Ram: 'Fight the trend'

Not everyone is convinced personal-use buyers are a lost cause.

Fred Diaz, CEO of Chrysler's new Ram brand, says Chrysler will continue to market to personal-use buyers.

"I know what the data say about the full-sized truck market, and I'm convinced the best way to fight the trend is to work extra hard to understand what personal-use customers want -- but do it without compromising Ram's reputation for hard work and capability," Diaz said in a written response.

Some dealers say they still are selling pickups to personal-use buyers. In Weimar, Texas, Chevrolet dealer Tommy Brasher, owner of Brasher Motor Co., says the shock of the spike in gasoline prices in 2008 has worn off.

As a result, he says, "We've seen that people who don't really need pickups are still buying pickups. People that drive a pickup because they like to drive a pickup are buying new pickups."

Steve Torrence, general manager of Meginnis Ford in Lincoln, Neb., says he sees a wide range of pickup buyers, including personal-use buyers.

"For all practical purposes," Torrence says, "they don't have a need for them, but they just like them."

Still, Ford and GM expect such sales to dwindle.
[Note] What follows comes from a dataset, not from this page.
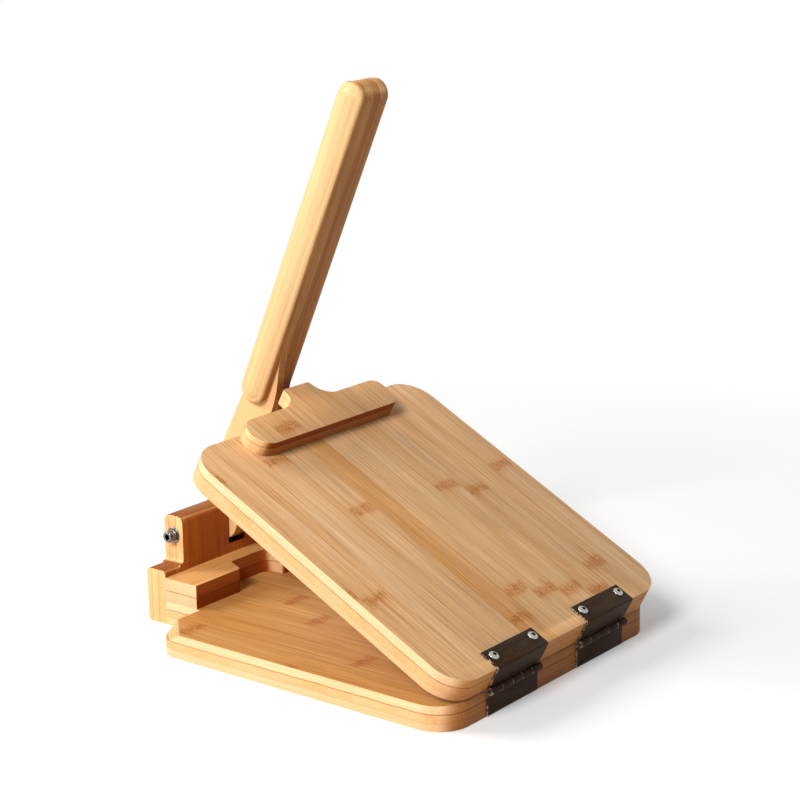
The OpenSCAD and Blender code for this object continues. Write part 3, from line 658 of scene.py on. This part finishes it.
def turned(name, rings, steps=48, pit=None, hollow=False):
    """A solid of rings stacked along +Z, in millimetres: (radius, height, sides). It is round where
    sides is 0, has so many flats where it is more, and so many ribs where it is less.
    From ring number pit on, its faces carry the attribute "pit". A hollow one closes on itself."""
    rib_mm, crisp = 0.05, math.radians(38)
    shape = bmesh.new()
    dark = shape.faces.layers.float.new("pit")
    loops = []
    for radius, height, sides in rings:
        loop = []
        for i in range(steps):
            angle = 2 * math.pi * i / steps
            reach = radius
            if sides > 0:
                step = 2 * math.pi / sides
                reach = radius / math.cos(angle % step - step / 2)
            if sides < 0:
                reach = radius + rib_mm * math.cos(sides * angle)
            loop.append(shape.verts.new((reach * math.cos(angle), reach * math.sin(angle), height)))
        loops.append(loop)
    pairs = list(zip(loops, loops[1:])) + ([(loops[-1], loops[0])] if hollow else [])
    for number, (low, high) in enumerate(pairs):
        for i in range(steps):
            j = (i + 1) % steps
            face = shape.faces.new((low[i], low[j], high[j], high[i]))
            face[dark] = float(pit is not None and number >= pit)
    if not hollow:
        shape.faces.new(loops[0][::-1])
        shape.faces.new(loops[-1])[dark] = float(pit is not None)
    bmesh.ops.recalc_face_normals(shape, faces=shape.faces)
    for face in shape.faces:
        face.smooth = True
    for edge in shape.edges:
        if len(edge.link_faces) == 2 and edge.calc_face_angle() > crisp:
            edge.smooth = False
    mesh = bpy.data.meshes.new(name)
    shape.to_mesh(mesh)
    shape.free()
    piece = bpy.data.objects.new(name, mesh)
    scene.collection.objects.link(piece)
    return piece


# One set of nodes makes every row: a line of points, a line of such lines, the piece on each.
rows = bpy.data.node_groups.new("rows_of_a_piece", "GeometryNodeTree")
sockets = {"Geometry": rows.interface.new_socket("Geometry", in_out="INPUT",
                                                 socket_type="NodeSocketGeometry")}
for label, kind in (("Piece", "Object"), ("Finish", "Material"), ("First Place", "Vector"),
                    ("Count Across", "Int"), ("Step Across", "Vector"),
                    ("Count Along", "Int"), ("Step Along", "Vector")):
    sockets[label] = rows.interface.new_socket(label, in_out="INPUT", socket_type="NodeSocket" + kind)
rows.interface.new_socket("Geometry", in_out="OUTPUT", socket_type="NodeSocketGeometry")
given = put(rows, "NodeGroupInput").outputs
across = put(rows, "GeometryNodeMeshLine", {"Count": given["Count Across"],
                                            "Offset": given["Step Across"],
                                            "Start Location": given["First Place"]})
along = put(rows, "GeometryNodeMeshLine", {"Count": given["Count Along"], "Offset": given["Step Along"]})
net = put(rows, "GeometryNodeInstanceOnPoints", {"Points": across, "Instance": along})
net = put(rows, "GeometryNodeRealizeInstances", {"Geometry": net})
single = put(rows, "GeometryNodeObjectInfo", {"Object": given["Piece"]}).outputs["Geometry"]
every = put(rows, "GeometryNodeInstanceOnPoints", {"Points": net, "Instance": single})
every = put(rows, "GeometryNodeRealizeInstances", {"Geometry": every})
every = put(rows, "GeometryNodeSetMaterial", {"Geometry": every, "Material": given["Finish"]})
put(rows, "NodeGroupOutput", {"Geometry": every})


def repeated(piece, material, node, body, place, first=(0, 0, 0), across=(1, (0, 0, 0)),
             along=(1, (0, 0, 0))):
    """A piece drawn in millimetres, repeated in rows, put in its place and seated for its node.
    across and along are each a count and a step."""
    holder = bpy.data.objects.new(node + "_set", bpy.data.meshes.new(node + "_set"))
    scene.collection.objects.link(holder)
    row = holder.modifiers.new("rows", "NODES")
    row.node_group = rows
    values = {"Piece": piece, "Finish": material, "First Place": first, "Count Across": across[0],
              "Step Across": across[1], "Count Along": along[0], "Step Along": along[1]}
    for label, value in values.items():
        row[sockets[label].identifier] = value
    finished = bpy.data.meshes.new_from_object(
        holder.evaluated_get(bpy.context.evaluated_depsgraph_get()))
    holder.modifiers.clear()
    finished.transform(Matrix.Scale(MM, 4) @ place)
    holder.data = finished
    finished.name = holder.name
    bpy.data.objects.remove(piece)
    seat(holder, body, node, material)


def flat_head(name, head, shank, length):
    """A countersunk screw, head up and flush with the origin, with a hexagon socket."""
    grip = head * 0.42
    return turned(name, [
        (0.2, -length, 0), (shank * 0.55, 2 - length, 0), (shank, 4 - length, 0),
        (shank, shank - head, 0), (head, -0.15, 0), (head * 0.98, 0.0, 0), (grip * 1.25, 0.0, 0),
        (grip, -0.15, 6), (grip * 0.97, -head * 0.45, 6), (grip * 0.3, -head * 0.55, 0)], pit=7)


first_screw_mm, screw_y_mm, leaf_top_mm, leaf_under_mm = (-75.1, 0, 0), -120.2, 37.8, 0.2
both_hinges, both_screws = (2, (105.6, 0, 0)), (2, (44.6, 0, 0))
flip = Matrix.Rotation(math.pi, 4, "X")
ball_radius, ball_sunk = 5.85, 3.6
dome = [(radius, math.sqrt(ball_radius ** 2 - radius ** 2) - ball_sunk, 0)
        for radius in (3.7, 3.2, 2.6, 2.0, 1.6)]
pan_head = turned("pan_head", [
    (0.2, -13.0, 0), (1.0, -11.4, 0), (1.75, -10.0, 0), (1.75, 0.0, 0), (3.6, 0.0, 0), (3.8, 0.15, 0),
    (3.8, 0.70, 0)] + dome + [(1.35, 2.0, 6), (1.25, 1.8, 6), (1.2, 0.9, 6), (0.5, 0.7, 0)], pit=12)
repeated(pan_head, bright, "upper_leaf_screws", "lid",
         shut.inverted() @ Matrix.Translation((0, screw_y_mm, leaf_top_mm)),
         first=first_screw_mm, across=both_hinges, along=both_screws)
repeated(flat_head("flat_head", 3.8, 1.75, 13.0), bright, "lower_leaf_screws", "base",
         Matrix.Translation((0, screw_y_mm, leaf_under_mm)) @ flip,
         first=first_screw_mm, across=both_hinges, along=both_screws)

# Yoke and stop block screws
# Long countersunk wood screws of zinc-plated steel: four from behind through the yoke, and two
# from below into the stop block.

yoke_back = Matrix.Translation((0, 179.8, 9.0)) @ Matrix.Rotation(math.radians(-90), 4, "X")
repeated(flat_head("yoke_screw", 4.5, 2.2, 42.0), bright, "yoke_screws", "base",
         yoke_back, first=(-50.5, 0, 0), across=(2, (101.0, 0, 0)), along=(2, (0, -18.0, 0)))
tail_under = Matrix.Translation((0, 152.0, 0.2)) @ flip
repeated(flat_head("stop_screw", 4.5, 2.2, 30.0), bright, "stop_block_screws", "base",
         tail_under, first=(-34.5, 0, 0), across=(2, (69.0, 0, 0)))

# Pivot bolt
# A socket cap screw with a knurled head on a spring washer and a flat washer, and at its far end
# a flat washer and a self-locking nut. Two spacers keep the lever in the middle of its slot.

# Polished bolt steel: a dark mirror, so it shows more shade than light.
bolt_steel = steel("dark_polished_bolt_steel", "7c7670", 0.24)
bolt = Matrix.Translation(pivot_mm) @ Matrix.Rotation(math.radians(-90), 4, "Y")
crest, root, half_pitch, tip = 2.5, 2.2, 0.4, -130.0
thread = [(crest if i % 2 else root, tip + 0.6 + half_pitch * i, 0) for i in range(28)]
cap_screw = turned("cap_screw", [(2.0, tip, 0)] + thread + [
    (2.5, -118.0, 0), (2.5, 0.0, 0), (3.9, 0.0, 0), (4.15, 0.25, 0), (4.15, 0.5, 0), (4.2, 0.6, -36),
    (4.2, 3.9, -36), (4.15, 4.0, 0), (4.1, 4.5, 0), (3.85, 4.85, 0), (3.6, 5.0, 0), (2.5, 5.0, 0),
    (2.1, 4.85, 6), (2.0, 4.6, 6), (2.0, 2.6, 6), (0.8, 2.2, 0)], steps=144, pit=42)
repeated(cap_screw, bolt_steel, "pivot_bolt", "base", bolt, first=(0, 0, 60.8))
washer = turned("washer", [(5.85, 0.0, 0), (6.0, 0.15, 0), (6.0, 0.85, 0), (5.85, 1.0, 0),
                           (2.7, 1.0, 0), (2.56, 0.85, 0), (2.56, 0.15, 0), (2.7, 0.0, 0)], hollow=True)
repeated(washer, bolt_steel, "flat_washers", "base", bolt, first=(0, 0, 58.5),
         across=(2, (0, 0, -118.0)))
spacer = turned("spacer", [(6.85, 0.0, 0), (7.0, 0.15, 0), (7.0, 1.2, 0), (6.85, 1.38, 0),
                           (2.7, 1.38, 0), (2.56, 1.2, 0), (2.56, 0.15, 0), (2.7, 0.0, 0)], hollow=True)
repeated(spacer, bright, "spacer_washers", "base", bolt, first=(0, 0, 7.56),
         across=(2, (0, 0, -16.5)))
nut = turned("nut", [
    (3.8, 0.0, 0), (4.0, 0.3, 6), (4.0, 3.5, 6), (3.75, 3.75, 0), (3.75, 4.6, 0), (3.45, 5.0, 0),
    (2.9, 5.0, 0), (2.6, 4.7, 0), (2.56, 0.0, 0)], hollow=True)
repeated(nut, bright, "pivot_nut", "base",
         bolt @ Matrix.Translation((0, 0, -59.5)) @ flip)

split_degrees, sweep_degrees, spring_mm, steps = 25, 340, 0.3, 40
section = ((2.6, 0.1), (2.7, 0.0), (4.1, 0.0), (4.22, 0.1), (4.22, 0.88), (4.1, 0.98), (2.7, 0.98),
           (2.6, 0.88))
coil = bmesh.new()
loops = []
for i in range(steps + 1):
    angle = math.radians(split_degrees + sweep_degrees * i / steps)
    rise = spring_mm * i / steps
    loops.append([coil.verts.new((radius * math.cos(angle), radius * math.sin(angle), height + rise))
                  for radius, height in section])
for low, high in zip(loops, loops[1:]):
    for i in range(len(section)):
        j = (i + 1) % len(section)
        coil.faces.new((low[i], low[j], high[j], high[i]))
coil.faces.new(loops[0])
coil.faces.new(loops[-1])
bmesh.ops.recalc_face_normals(coil, faces=coil.faces)
ring = bpy.data.objects.new("spring_ring", bpy.data.meshes.new("spring_ring"))
coil.to_mesh(ring.data)
coil.free()
scene.collection.objects.link(ring)
repeated(ring, dark_steel, "lock_washer", "base", bolt, first=(0, 0, 59.51))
But even with the loss of 150,000 to 200,000 personal-use buyers annually, Ford's Scott and GM's Schwegman see U.S. full-sized pickup sales could hit 2 million units within three or four years.

That's not a 2005-level boom, but it would still be a lucrative business.

Says Scott: "There's clearly a future for full-sized pickups."

It just won't include many urban cowboys.